By joining Harvesting for Hope in December of 2010, Sellars was able to focus on what she enjoyed most: taking care of others.
“I am a Christian and I've grown up knowing that feeding, clothing, housing, listening, sharing and loving are what my life is supposed to be about, and now I've made a career of it,” Sellars says. “ It's amazing to see an immediate change in someone's life due to someone else reaching out to them and helping them meet their basic needs.”
Despite not directly using her degree in her new field of work, she continues to “keep it in [her] back pocket.”
“I honestly get a thrill working with people through difficult relationships and life experiences,” she says. “That just gets my mental juices flowing.”
Sellars describes her daily work at the food pantry as being “hectic, crazy, and always full of surprises, but also a blast.” As executive director for both Harvesting Hope Food Pantry and Soup Kitchen as well as The Hand Up Group, her job entails not only feeding the 20 percent of people in Boyle County living under the poverty line, but also housing the homeless in a transitional living facility that helps them get back on their feet.
“We provide them with food and shelter while helping them find a job and get back to a place of financial stability,” she says. “On any given day, I am running around picking up food someone has donated to us, unloading trucks of food, picking up bedding and other housing materials for families all over town in need, talking to any given number of people on the phone, fundraising, paying our bills, keeping lines of communication open with donors, picking up supplies, getting to know the people we're helping, going to meeting in the community, networking with community members and businesses, and just enjoying the company of everyone around me who is also doing this work.”
When contemplating the future of the center, Sellars shares her hope of someday reaching 100 percent of those in need of food assistance every month through the efforts of the food pantry and soup kitchen.
“I pray that, through what we are doing, we will start to see the numbers of those who are at risk for hunger decrease,” she says. “I'd also like for Harvesting Hope to become healthier financially through the joint efforts of community members and businesses.”
Additionally, Sellars has set a goal to eventually replicate the pantry in other counties across Kentucky that need them—“once Harvesting Hope here in Boyle County is running like a well-oiled machine.”

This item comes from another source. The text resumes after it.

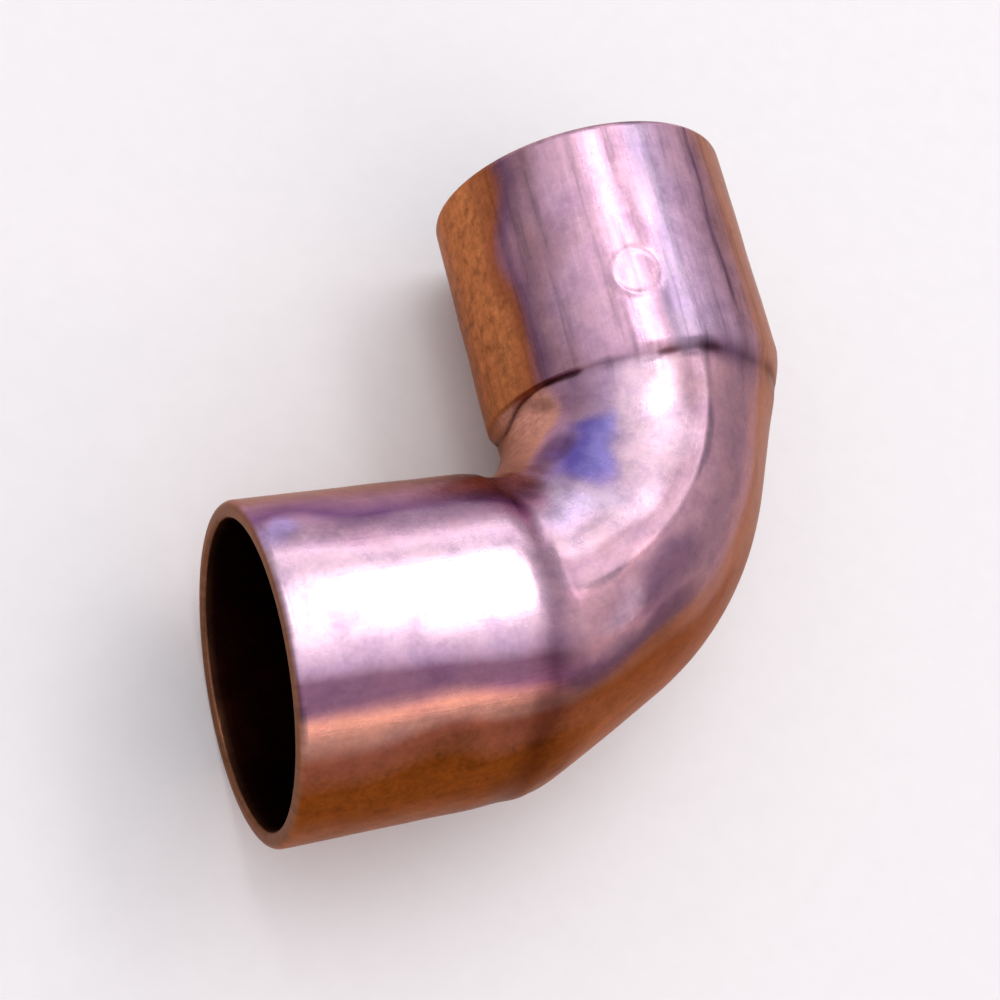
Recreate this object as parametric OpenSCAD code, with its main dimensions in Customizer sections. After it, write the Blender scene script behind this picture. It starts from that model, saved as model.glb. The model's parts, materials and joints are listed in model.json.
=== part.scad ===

Reflecting on the path that she has taken in life, Sellars shares a piece of valuable advice: “If you want to have a career that you love and one that makes a direct, immediate, life-changing impact on the community, pursue it. Get out there, make your life about something you believe in and make a difference.”
Following this advice, Sellars has been able to find the fulfillment and happiness in life that she had been looking for.
“I get to watch hurt, scared, desperate people walk through our doors not expecting kindness or much help of any kind, and then after being treated like they deserve to be treated, after eating a good meal, sharing a kind conversation with a compassionate volunteer or staff member, getting their groceries for the month, experiencing unconditional love and receiving the help they really need, they walk out of our doors with a smile on their face and hope,” she says. “Being able to bring hope to someone who feels hopeless is an indescribable feeling.”